5. Having heard the learned counsel for the parties, there is no dispute that
there was no enquiry held against the respondent no.1 before issuing the letter
dated January 16, 2015. The Tribunal was justified in holding that said letter
has the effect of terminating the services of the respondent no.1. If that be so,
the order of the Tribunal cannot be faulted except to the extent that Tribunal
noting the seriousness of the charges alleged against the respondent no.1
should have granted liberty to the petitioners to conduct a de-novo enquiry
against the respondent no.1. Unfortunately that has not been done.
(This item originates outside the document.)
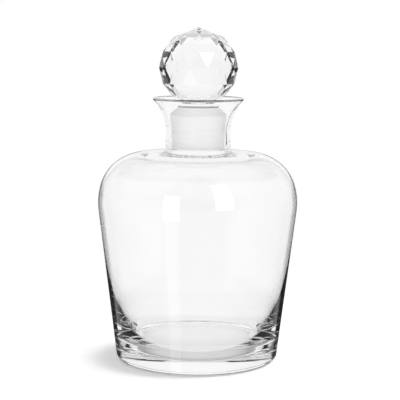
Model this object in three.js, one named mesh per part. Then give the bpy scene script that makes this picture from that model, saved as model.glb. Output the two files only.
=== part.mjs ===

The order
of the Tribunal needs to be modified to the extent giving liberty to the
petitioners to conduct de-novo enquiry if so advised in accordance with the
provisions of the Delhi School Education Acts and Rules, 1973. In so far as
the payment of back wages are concerned, same shall be governed by the
direction of the Delhi School Tribunal in Para 26 of the impugned order.
6. During the course of the submissions, an issue arose whether the
respondent no.1 shall be deemed to be under suspension w.e.f July 9, 2015,
which was contested by the counsel for the respondent no.1 on the ground that
same was non-est as the same to be effected with approval of the Directorate
of Education which has not been done. I deem it appropriate that on this
aspect, respondent no.1 shall make a representation to the Directorate of
Education within one week from today detailing the grounds on which
according to her the suspension is illegal. The Directorate of Education shall
pass a reasoned order within three weeks thereafter after seeking the
comments from the School. If the Directorate of Education agrees with the
stand of the respondent no.1 then the suspension of the respondent no.1 w.e.f
July 9, 2015 shall be deemed to have been revoked and the respondent no.1
shall be entitled to full back wages for the period after July 9, 2015 and shall
be reinstated forthwith. This would not preclude the petitioner no.1 School to
issue a fresh suspension order in accordance with the Rules. The petition is
disposed of.
CM. NO. 17584/2017 Dismissed as infructuous.